O senhor estava apaixonado?
Eu não sabia se era paixão ou apenas gratidão. Quando a
encontrei, a chamei para um passeio. Era maio, a primavera já começava a desabrochar,
e o norte da Alemanha fica muito bonito nessa época. Anna disse que queria ir
comigo, mas tinha um pequeno problema: no quarto dela havia apenas um par de
sapatos, que ela e mais quatro meninas revezavam entre si. Como não era o dia
de Anna usá-los, ela não poderia ir. Eu, que nunca fui de desistir fácil,
chamei a menina que tinha direito aos preciosos calçados e lhe dei um
dinheirinho para trocar de dia com Anna. Dito e feito. Passeamos de moto e
fomos a uma loja de sapatos, onde lhe comprei um par. Alguns dias depois,
convenci Anna a ficar no campo em que eu estava, onde as condições de vida eram
muito melhores.
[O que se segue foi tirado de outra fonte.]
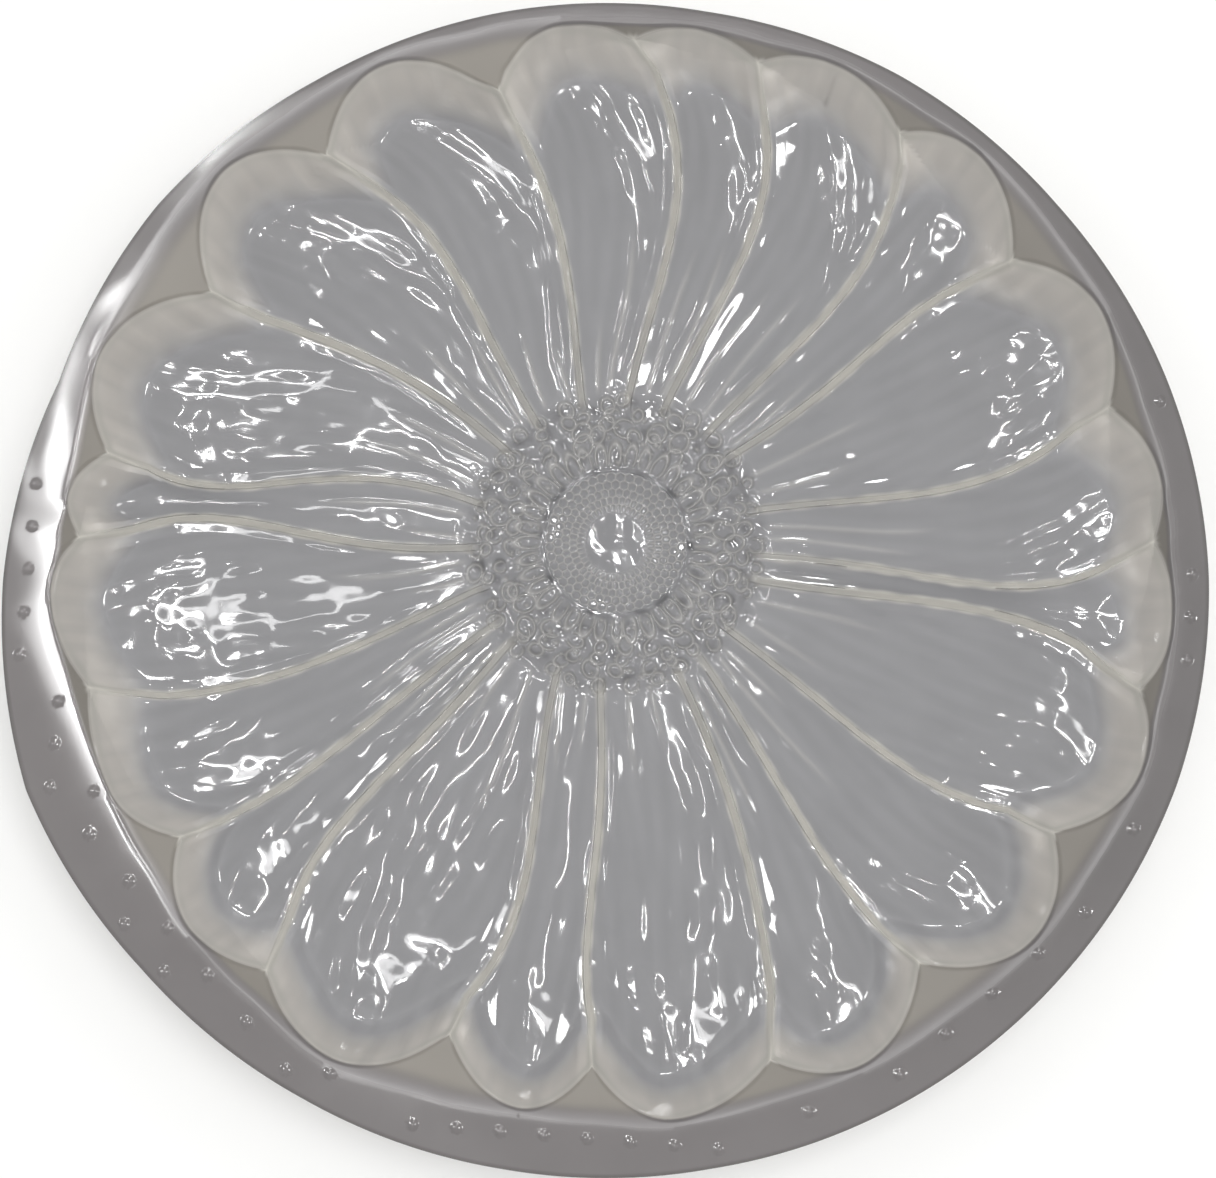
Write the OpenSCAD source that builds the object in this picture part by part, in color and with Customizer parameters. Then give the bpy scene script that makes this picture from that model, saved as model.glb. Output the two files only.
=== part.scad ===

Meu irmão também tinha sido levado para lá. No dia 26 de agosto
de 1946, pedi a mão de Anna em casamento e ela aceitou.
Quando o senhor decidiu emigrar?
Tudo que eu queria era sair da Alemanha. Em 1949, consegui
vir para os Estados Unidos com garantia de emprego e de local para morar, pois
tinha uma tia que morava em Boston. Assim como muitos brasileiros fazem hoje em
dia e os primeiros colonos ingleses fizeram em 1630, vim para cá tentar uma
vida nova.
No começo, a vida nos Estados Unidos foi difícil?
Depois do que eu passei, nada parecia difícil. Comecei a
trabalhar numa fábrica de camisas, ganhando cerca de 140 dólares por mês. Era
bastante dinheiro. E eu, que tinha trabalhado como escravo para os alemães
assassinos, adorava receber pelo meu trabalho. Logo depois resolvi abrir o meu
próprio negócio com meu irmão: uma alfaiataria chamada The Arbeiter Brothers.
Em 1995, vendi a loja e hoje levo uma vida regrada com as minhas economias. Mas
é o suficiente para comprar belos sapatos para Anna e visitar Israel de vez em
quando, país que eu adoro e quero muito ver prosperar.